- _Items listed in a dataset_
+===+

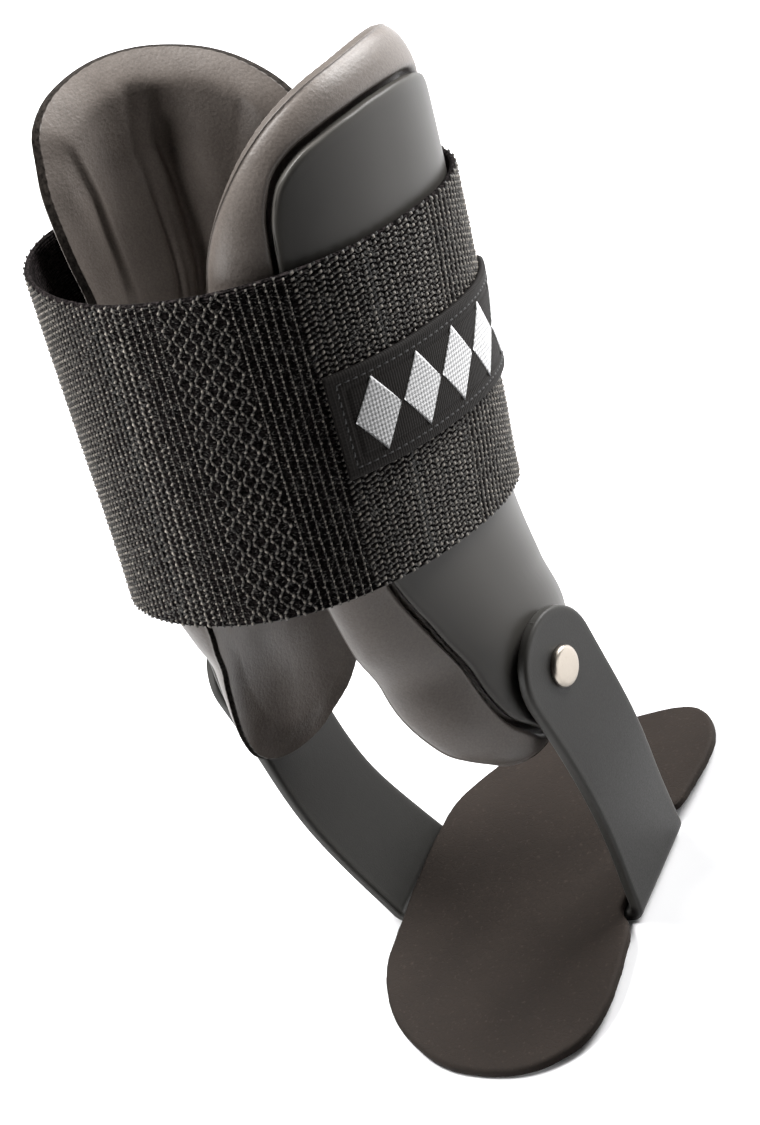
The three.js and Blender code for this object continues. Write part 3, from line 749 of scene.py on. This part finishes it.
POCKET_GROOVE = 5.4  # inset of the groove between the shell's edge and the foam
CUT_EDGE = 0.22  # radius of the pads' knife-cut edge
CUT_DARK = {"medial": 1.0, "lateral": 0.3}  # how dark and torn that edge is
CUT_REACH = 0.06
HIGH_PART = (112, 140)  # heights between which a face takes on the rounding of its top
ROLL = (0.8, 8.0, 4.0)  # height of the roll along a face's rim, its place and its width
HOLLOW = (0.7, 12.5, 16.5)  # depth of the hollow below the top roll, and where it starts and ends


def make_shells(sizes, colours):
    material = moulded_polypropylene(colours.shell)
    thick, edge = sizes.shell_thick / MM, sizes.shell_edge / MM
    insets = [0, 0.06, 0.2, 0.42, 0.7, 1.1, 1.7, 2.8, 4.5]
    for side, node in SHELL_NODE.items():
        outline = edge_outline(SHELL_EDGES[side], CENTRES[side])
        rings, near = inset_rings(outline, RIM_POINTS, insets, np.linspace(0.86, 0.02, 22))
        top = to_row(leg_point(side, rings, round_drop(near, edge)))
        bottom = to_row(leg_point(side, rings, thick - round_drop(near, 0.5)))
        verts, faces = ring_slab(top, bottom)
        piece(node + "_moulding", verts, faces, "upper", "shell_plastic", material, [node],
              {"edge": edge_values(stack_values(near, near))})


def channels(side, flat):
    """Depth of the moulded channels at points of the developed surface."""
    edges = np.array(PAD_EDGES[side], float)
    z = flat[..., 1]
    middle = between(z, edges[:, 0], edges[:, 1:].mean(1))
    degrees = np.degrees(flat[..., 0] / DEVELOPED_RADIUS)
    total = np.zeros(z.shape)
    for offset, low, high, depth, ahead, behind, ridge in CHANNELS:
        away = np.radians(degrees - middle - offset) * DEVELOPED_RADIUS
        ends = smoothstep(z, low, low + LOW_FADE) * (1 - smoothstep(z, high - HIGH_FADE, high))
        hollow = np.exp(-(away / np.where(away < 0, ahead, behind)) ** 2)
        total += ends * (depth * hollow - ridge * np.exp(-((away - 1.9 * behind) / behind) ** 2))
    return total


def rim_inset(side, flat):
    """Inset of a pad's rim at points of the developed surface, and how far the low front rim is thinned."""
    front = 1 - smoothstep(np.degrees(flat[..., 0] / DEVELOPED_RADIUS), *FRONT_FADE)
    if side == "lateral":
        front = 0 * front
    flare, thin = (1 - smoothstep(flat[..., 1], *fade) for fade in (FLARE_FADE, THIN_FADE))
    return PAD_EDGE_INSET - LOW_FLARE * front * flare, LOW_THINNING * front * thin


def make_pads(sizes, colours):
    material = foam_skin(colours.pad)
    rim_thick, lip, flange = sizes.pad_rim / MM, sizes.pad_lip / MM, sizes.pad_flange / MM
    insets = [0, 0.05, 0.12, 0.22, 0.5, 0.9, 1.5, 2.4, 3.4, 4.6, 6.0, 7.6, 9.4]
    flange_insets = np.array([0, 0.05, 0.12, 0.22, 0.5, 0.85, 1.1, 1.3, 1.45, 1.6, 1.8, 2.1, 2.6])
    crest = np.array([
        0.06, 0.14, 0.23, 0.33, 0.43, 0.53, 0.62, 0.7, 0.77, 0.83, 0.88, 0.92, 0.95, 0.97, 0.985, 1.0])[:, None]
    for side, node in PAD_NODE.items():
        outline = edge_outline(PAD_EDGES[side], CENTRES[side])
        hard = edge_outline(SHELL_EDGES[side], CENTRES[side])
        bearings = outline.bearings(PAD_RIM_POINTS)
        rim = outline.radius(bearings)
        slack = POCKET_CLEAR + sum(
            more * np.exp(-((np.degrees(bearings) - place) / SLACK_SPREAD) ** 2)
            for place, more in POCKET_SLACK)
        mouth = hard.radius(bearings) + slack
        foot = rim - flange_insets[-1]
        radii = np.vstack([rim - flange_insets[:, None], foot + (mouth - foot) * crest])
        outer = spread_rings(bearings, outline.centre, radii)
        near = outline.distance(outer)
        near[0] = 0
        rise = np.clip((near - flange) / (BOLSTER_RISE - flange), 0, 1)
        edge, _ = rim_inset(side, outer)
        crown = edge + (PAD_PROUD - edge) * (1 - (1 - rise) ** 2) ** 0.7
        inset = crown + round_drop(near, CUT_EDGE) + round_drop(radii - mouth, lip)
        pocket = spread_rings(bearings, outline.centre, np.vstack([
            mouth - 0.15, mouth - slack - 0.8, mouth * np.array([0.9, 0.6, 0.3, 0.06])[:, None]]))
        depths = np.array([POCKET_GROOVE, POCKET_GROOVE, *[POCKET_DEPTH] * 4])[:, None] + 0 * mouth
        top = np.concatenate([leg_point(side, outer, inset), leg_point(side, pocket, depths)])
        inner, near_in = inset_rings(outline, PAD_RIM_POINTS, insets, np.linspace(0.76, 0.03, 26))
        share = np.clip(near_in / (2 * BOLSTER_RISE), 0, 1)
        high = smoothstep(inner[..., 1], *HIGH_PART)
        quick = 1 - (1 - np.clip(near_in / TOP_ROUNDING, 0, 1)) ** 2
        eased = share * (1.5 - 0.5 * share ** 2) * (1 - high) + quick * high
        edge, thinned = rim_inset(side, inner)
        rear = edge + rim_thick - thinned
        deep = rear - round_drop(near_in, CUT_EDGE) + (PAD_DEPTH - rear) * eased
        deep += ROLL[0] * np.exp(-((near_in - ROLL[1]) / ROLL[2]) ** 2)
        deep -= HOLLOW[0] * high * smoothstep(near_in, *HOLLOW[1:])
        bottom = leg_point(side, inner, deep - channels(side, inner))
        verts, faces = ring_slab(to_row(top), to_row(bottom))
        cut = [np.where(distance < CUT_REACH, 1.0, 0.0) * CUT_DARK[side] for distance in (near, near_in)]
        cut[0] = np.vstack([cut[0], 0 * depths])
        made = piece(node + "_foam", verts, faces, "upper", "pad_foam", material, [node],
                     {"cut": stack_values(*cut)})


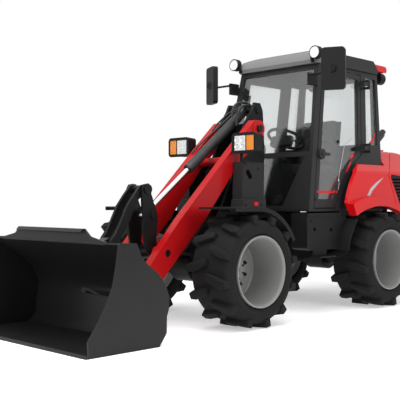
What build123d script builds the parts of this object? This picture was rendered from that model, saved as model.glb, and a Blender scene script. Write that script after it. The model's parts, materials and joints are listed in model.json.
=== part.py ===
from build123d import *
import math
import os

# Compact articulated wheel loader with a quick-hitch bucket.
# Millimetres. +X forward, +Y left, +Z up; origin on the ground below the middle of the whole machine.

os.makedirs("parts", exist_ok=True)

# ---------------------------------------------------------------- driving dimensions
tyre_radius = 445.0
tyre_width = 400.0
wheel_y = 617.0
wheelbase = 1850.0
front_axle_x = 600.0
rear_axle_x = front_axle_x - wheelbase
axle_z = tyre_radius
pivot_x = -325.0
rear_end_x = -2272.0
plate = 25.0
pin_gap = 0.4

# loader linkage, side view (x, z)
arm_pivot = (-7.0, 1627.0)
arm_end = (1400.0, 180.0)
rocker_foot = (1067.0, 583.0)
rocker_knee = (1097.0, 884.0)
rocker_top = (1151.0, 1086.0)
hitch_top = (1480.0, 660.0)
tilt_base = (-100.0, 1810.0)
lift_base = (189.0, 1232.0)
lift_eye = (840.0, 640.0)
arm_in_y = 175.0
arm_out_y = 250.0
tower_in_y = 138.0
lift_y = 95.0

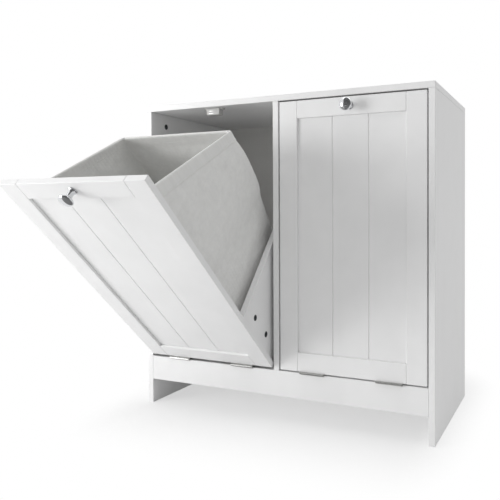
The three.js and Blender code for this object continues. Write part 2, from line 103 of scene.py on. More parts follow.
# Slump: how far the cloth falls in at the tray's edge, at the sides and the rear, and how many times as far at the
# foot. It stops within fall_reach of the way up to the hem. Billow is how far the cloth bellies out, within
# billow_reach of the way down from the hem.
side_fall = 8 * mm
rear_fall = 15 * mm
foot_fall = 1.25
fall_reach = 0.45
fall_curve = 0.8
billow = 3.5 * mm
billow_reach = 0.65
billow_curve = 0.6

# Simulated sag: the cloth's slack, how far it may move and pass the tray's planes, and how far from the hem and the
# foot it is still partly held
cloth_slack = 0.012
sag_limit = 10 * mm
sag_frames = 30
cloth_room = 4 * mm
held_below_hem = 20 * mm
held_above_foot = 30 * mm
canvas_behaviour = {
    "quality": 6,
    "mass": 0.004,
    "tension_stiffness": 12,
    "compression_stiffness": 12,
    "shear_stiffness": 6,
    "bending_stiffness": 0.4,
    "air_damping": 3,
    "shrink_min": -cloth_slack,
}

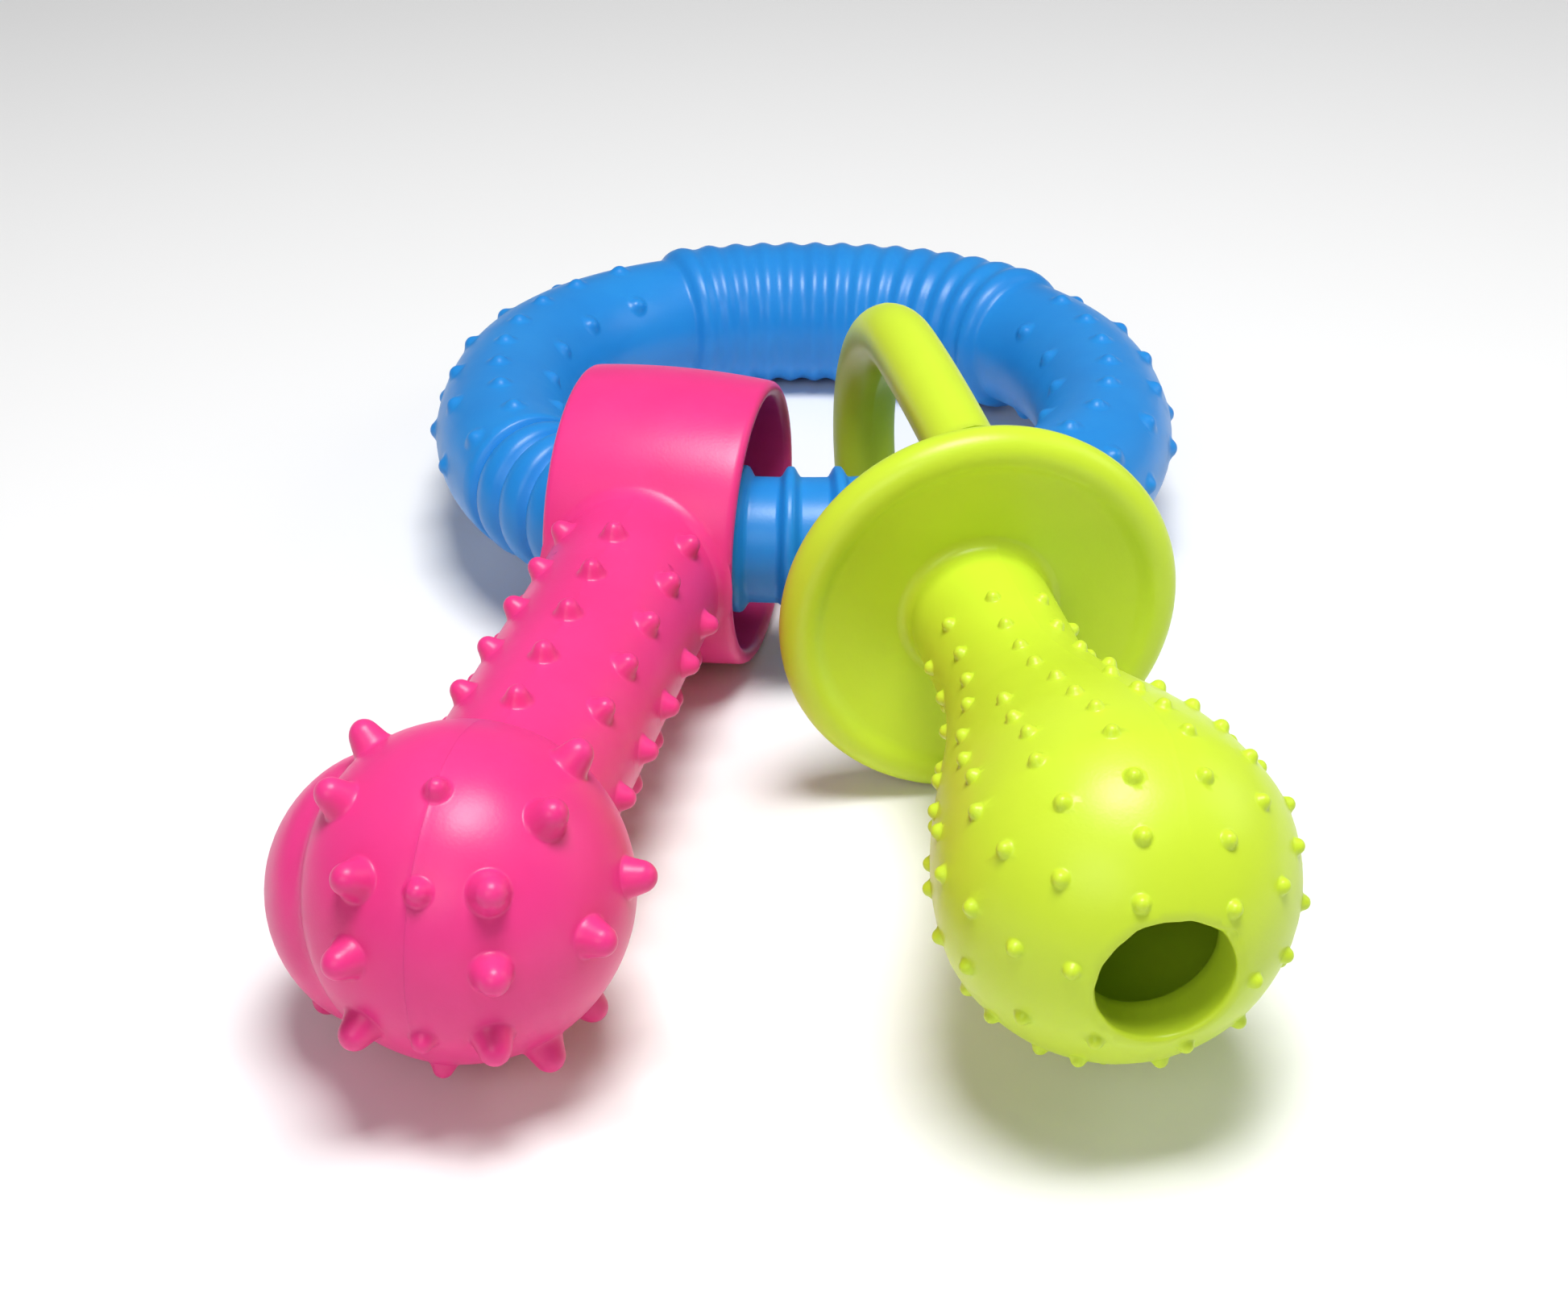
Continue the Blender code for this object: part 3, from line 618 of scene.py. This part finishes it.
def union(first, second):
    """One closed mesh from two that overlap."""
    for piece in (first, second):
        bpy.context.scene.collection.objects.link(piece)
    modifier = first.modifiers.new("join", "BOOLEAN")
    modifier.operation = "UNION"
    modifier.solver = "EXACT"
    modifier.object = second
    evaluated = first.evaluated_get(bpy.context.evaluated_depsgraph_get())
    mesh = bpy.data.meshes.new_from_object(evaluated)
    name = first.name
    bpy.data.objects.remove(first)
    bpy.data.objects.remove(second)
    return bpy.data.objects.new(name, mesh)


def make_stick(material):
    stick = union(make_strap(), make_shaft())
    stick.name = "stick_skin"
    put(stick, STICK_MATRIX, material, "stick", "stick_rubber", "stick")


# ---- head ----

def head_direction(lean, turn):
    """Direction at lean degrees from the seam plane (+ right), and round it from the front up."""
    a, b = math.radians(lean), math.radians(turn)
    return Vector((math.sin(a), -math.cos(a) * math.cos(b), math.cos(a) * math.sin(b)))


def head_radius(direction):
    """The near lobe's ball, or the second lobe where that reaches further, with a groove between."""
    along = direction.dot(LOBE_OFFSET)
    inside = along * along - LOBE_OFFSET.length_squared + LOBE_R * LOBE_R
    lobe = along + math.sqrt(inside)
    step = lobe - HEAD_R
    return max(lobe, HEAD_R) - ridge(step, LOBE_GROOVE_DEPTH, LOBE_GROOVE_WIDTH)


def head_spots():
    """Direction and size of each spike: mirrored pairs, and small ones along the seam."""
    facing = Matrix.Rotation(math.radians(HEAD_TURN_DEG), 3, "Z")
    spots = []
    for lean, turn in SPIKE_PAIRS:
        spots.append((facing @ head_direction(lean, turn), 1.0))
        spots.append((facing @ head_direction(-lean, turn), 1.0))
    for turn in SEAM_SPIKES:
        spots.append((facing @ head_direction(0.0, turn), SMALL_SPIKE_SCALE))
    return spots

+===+

Pull every line containing "scene" out of the data above.

The three.js and Blender code for this object continues. Write part 3, from line 749 of scene.py on. This part finishes it.
What build123d script builds the parts of this object? This picture was rendered from that model, saved as model.glb, and a Blender scene script. Write that script after it. The model's parts, materials and joints are listed in model.json.
The three.js and Blender code for this object continues. Write part 2, from line 103 of scene.py on. More parts follow.
Continue the Blender code for this object: part 3, from line 618 of scene.py. This part finishes it.
        bpy.context.scene.collection.objects.link(piece)